** begin **
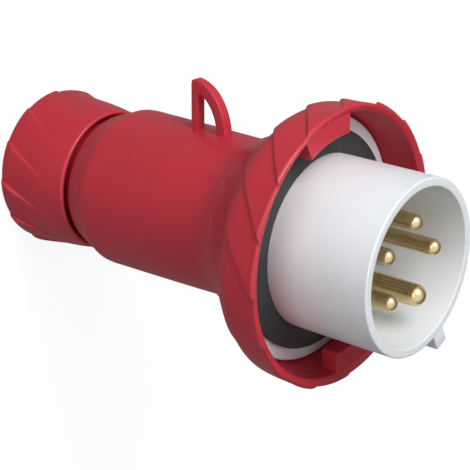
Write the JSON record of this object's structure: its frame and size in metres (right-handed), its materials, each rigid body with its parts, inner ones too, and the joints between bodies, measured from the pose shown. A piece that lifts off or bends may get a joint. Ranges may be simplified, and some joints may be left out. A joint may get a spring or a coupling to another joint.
{
  "type": "industrial pin and sleeve plug",
  "caption": "Watertight industrial pin and sleeve plug with a shrouded collar round its contacts, a bayonet coupling ring, a handle with a hanging loop and a cable gland.",
  "frame": {"origin": "centre of the gland nut's flat rear face, on the plug's axis, which is the bottom centre of the box", "axes": "+Z along the plug's axis from the cable end to the contacts; the hanging loop is on the -X side; the key and the earth contact are 26.8 degrees from +X"},
  "size_m": [0.1034, 0.1034, 0.176],
  "materials": {
    "red_plastic": "fine moulded texture, satin",
    "white_plastic": "smooth moulding, satin",
    "white_nylon": "smooth",
    "grey_nylon": "smooth",
    "black_rubber": "moulded, dull",
    "contact_brass": "turned, polished",
    "zinc_steel": "zinc plated"
  },
  "bodies": {
    "gland": {"gland_nut": "red_plastic"},
    "washer": {"slip_washer": "white_nylon"},
    "plug": {"clamp_cage": "grey_nylon", "cable_seal": "black_rubber", "housing": "red_plastic", "housing_seal": "black_rubber", "plug_insert": "white_plastic", "face_gasket": "black_rubber", "contact_carrier": "grey_nylon", "carrier_screw": "zinc_steel", "pin_l1": "contact_brass", "pin_l2": "contact_brass", "pin_l3": "contact_brass", "pin_neutral": "contact_brass", "pin_earth": "contact_brass", "screw_l1": "zinc_steel", "screw_l2": "zinc_steel", "screw_l3": "zinc_steel", "screw_neutral": "zinc_steel", "screw_earth": "zinc_steel"},
    "ring": {"coupling_ring": "red_plastic"}
  },
  "joints": [
    {"name": "gland_nut_turn", "type": "hinge", "parent": "gland", "child": "washer", "pos_m": [0, 0, 0.005], "axis": [0, 0, 1], "range_deg": [0, 1080]},
    {"name": "gland_nut_travel", "type": "slide", "parent": "washer", "child": "plug", "axis": [0, 0, 1], "range_m": [0, 0.0091]},
    {"name": "coupling_ring_turn", "type": "hinge", "parent": "plug", "child": "ring", "pos_m": [0, 0, 0.11], "axis": [0, 0, 1], "range_deg": [0, 60]}
  ],
  "couplings": [
    {"joint": "gland_nut_travel", "follows": "gland_nut_turn", "m_per_rad": 0.00047746}
  ]
}
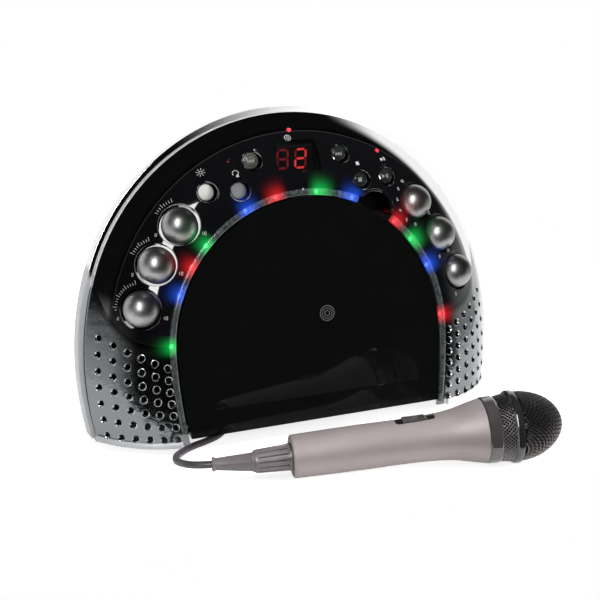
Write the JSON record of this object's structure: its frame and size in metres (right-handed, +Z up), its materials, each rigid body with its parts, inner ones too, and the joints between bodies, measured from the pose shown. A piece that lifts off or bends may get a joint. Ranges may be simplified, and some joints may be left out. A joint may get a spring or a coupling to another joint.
{
  "type": "karaoke machine",
  "caption": "Arch-fronted disc player with a hinged clear door, speaker grilles, tone knobs, push buttons and a loose corded microphone.",
  "frame": {"origin": "middle of the box round the body and microphone, on the surface they stand on", "axes": "+X to the right as the player faces its user, +Y to the rear, +Z up"},
  "size_m": [0.2982, 0.3037, 0.2058],
  "materials": {
    "gloss_black": "gloss",
    "housing_black": "satin",
    "frosted_clear": "gloss",
    "smoked_clear": "gloss",
    "window_red": "gloss",
    "lamp_mixed": "gloss",
    "lamp_red": "gloss",
    "inner_black": "matte",
    "board_green": "satin",
    "steel": "satin",
    "steel_dark": "satin",
    "knob_metal": "polished",
    "button_grey": "satin",
    "button_beige": "satin",
    "button_dark": "gloss",
    "cone_grey": "matte",
    "rubber_black": "matte",
    "cord_grey": "satin",
    "socket_mixed": "gloss",
    "brass": "polished",
    "disc_silver": "polished",
    "lens_glass": "gloss",
    "mic_taupe": "satin",
    "mic_gloss": "gloss",
    "mic_mesh": "satin",
    "foam_black": "matte"
  },
  "bodies": {
    "housing": {"front_fascia": "gloss_black", "light_ring": "frosted_clear", "ring_leds": "lamp_mixed", "display_window": "window_red", "display_module": "inner_black", "status_leds": "lamp_red", "control_board": "board_green", "board_screws": "steel", "tact_switches": "inner_black", "pot_bodies": "steel", "speaker_baskets": "inner_black", "speaker_cones": "cone_grey", "speaker_magnets": "steel_dark", "disc_well": "inner_black", "hinge_pins": "steel", "door_catch": "inner_black", "spindle_motor": "steel", "deck_frame": "inner_black", "sled_rails": "steel", "sled_motor": "steel", "deck_dampers": "rubber_black", "deck_screws": "steel", "rear_housing": "housing_black", "housing_screws": "steel_dark", "feet": "rubber_black", "main_board": "board_green", "mic_jacks": "socket_mixed", "av_jacks": "brass", "power_jack": "socket_mixed", "mic_handle": "mic_taupe", "mic_collar": "mic_gloss", "mic_grille": "mic_mesh", "mic_ring": "mic_gloss", "mic_capsule": "foam_black", "mic_boot": "cord_grey", "mic_cord": "cord_grey", "cord_coil": "cord_grey", "cord_tail": "cord_grey", "cord_plug": "brass"},
    "door": {"disc_door": "smoked_clear"},
    "turntable": {"turntable": "inner_black", "spindle_shaft": "steel", "disc": "disc_silver"},
    "sled": {"laser_sled": "inner_black", "pickup_lens": "lens_glass"},
    "screw": {"sled_screw": "steel"},
    "auto_voice_knob": {"auto_voice_knob": "knob_metal"},
    "echo_knob": {"echo_knob": "knob_metal"},
    "mic_volume_knob": {"mic_volume_knob": "knob_metal"},
    "volume_knob": {"volume_knob": "knob_metal"},
    "balance_knob": {"balance_knob": "knob_metal"},
    "music_tone_knob": {"music_tone_knob": "knob_metal"},
    "light_button": {"light_button": "button_grey"},
    "repeat_button": {"repeat_button": "button_grey"},
    "previous_button": {"previous_button": "button_beige"},
    "next_button": {"next_button": "button_dark"},
    "stop_button": {"stop_button": "button_dark"},
    "play_button": {"play_button": "button_dark"},
    "mic_switch": {"mic_switch": "mic_gloss"}
  },
  "joints": [
    {"name": "door_hinge", "type": "hinge", "parent": "housing", "child": "door", "pos_m": [0, 0.00478, 0.01521], "axis": [1, 0, 0], "range_deg": [0, 55]},
    {"name": "spindle_spin", "type": "hinge", "parent": "housing", "child": "turntable", "pos_m": [0, 0.03776, 0.07493], "axis": [0, -0.9859, 0.1676], "continuous": true},
    {"name": "sled_slide", "type": "slide", "parent": "housing", "child": "sled", "axis": [1, 0, 0], "range_m": [0, 0.033]},
    {"name": "screw_spin", "type": "hinge", "parent": "housing", "child": "screw", "pos_m": [0.02, 0.03496, 0.05309], "axis": [1, 0, 0], "range_deg": [0, 3970]},
    {"name": "auto_voice_turn", "type": "hinge", "parent": "housing", "child": "auto_voice_knob", "pos_m": [-0.0837, 0.02765, 0.14227], "axis": [-0.3433, -0.8119, 0.4722], "range_deg": [-150, 150]},
    {"name": "echo_turn", "type": "hinge", "parent": "housing", "child": "echo_knob", "pos_m": [-0.101, 0.02369, 0.11921], "axis": [-0.42, -0.8241, 0.3802], "range_deg": [-150, 150]},
    {"name": "mic_volume_turn", "type": "hinge", "parent": "housing", "child": "mic_volume_knob", "pos_m": [-0.113, 0.01971, 0.0925], "axis": [-0.4901, -0.8281, 0.2721], "range_deg": [-150, 150]},
    {"name": "volume_turn", "type": "hinge", "parent": "housing", "child": "volume_knob", "pos_m": [0.0837, 0.02765, 0.14227], "axis": [0.3433, -0.8119, 0.4722], "range_deg": [-150, 150]},
    {"name": "balance_turn", "type": "hinge", "parent": "housing", "child": "balance_knob", "pos_m": [0.101, 0.02369, 0.11921], "axis": [0.42, -0.8241, 0.3802], "range_deg": [-150, 150]},
    {"name": "music_tone_turn", "type": "hinge", "parent": "housing", "child": "music_tone_knob", "pos_m": [0.113, 0.01971, 0.0925], "axis": [0.4901, -0.8281, 0.2721], "range_deg": [-150, 150]},
    {"name": "light_press", "type": "slide", "parent": "housing", "child": "light_button", "axis": [0, 0.9859, -0.1676], "range_m": [0, 0.0012], "stiffness_N_per_m": 300, "springref_m": -0.0008},
    {"name": "repeat_press", "type": "slide", "parent": "housing", "child": "repeat_button", "axis": [0, 0.9859, -0.1676], "range_m": [0, 0.0012], "stiffness_N_per_m": 300, "springref_m": -0.0008},
    {"name": "previous_press", "type": "slide", "parent": "housing", "child": "previous_button", "axis": [0, 0.9859, -0.1676], "range_m": [0, 0.0012], "stiffness_N_per_m": 300, "springref_m": -0.0008},
    {"name": "next_press", "type": "slide", "parent": "housing", "child": "next_button", "axis": [0, 0.9859, -0.1676], "range_m": [0, 0.0012], "stiffness_N_per_m": 300, "springref_m": -0.0008},
    {"name": "stop_press", "type": "slide", "parent": "housing", "child": "stop_button", "axis": [0, 0.9859, -0.1676], "range_m": [0, 0.0012], "stiffness_N_per_m": 300, "springref_m": -0.0008},
    {"name": "play_press", "type": "slide", "parent": "housing", "child": "play_button", "axis": [0, 0.9859, -0.1676], "range_m": [0, 0.0012], "stiffness_N_per_m": 300, "springref_m": -0.0008},
    {"name": "mic_switch_slide", "type": "slide", "parent": "housing", "child": "mic_switch", "axis": [0.9702, -0.2311, 0.0722], "range_m": [0, 0.004]}
  ],
  "couplings": [
    {"joint": "screw_spin", "follows": "sled_slide", "rad_per_m": 2094.4}
  ]
}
** end **
## WHAT IS EXPECTED
Each line that holds the word "this" is to be copied.

## WRITTEN ANSWER
Write the JSON record of this object's structure: its frame and size in metres (right-handed), its materials, each rigid body with its parts, inner ones too, and the joints between bodies, measured from the pose shown. A piece that lifts off or bends may get a joint. Ranges may be simplified, and some joints may be left out. A joint may get a spring or a coupling to another joint.
Write the JSON record of this object's structure: its frame and size in metres (right-handed, +Z up), its materials, each rigid body with its parts, inner ones too, and the joints between bodies, measured from the pose shown. A piece that lifts off or bends may get a joint. Ranges may be simplified, and some joints may be left out. A joint may get a spring or a coupling to another joint.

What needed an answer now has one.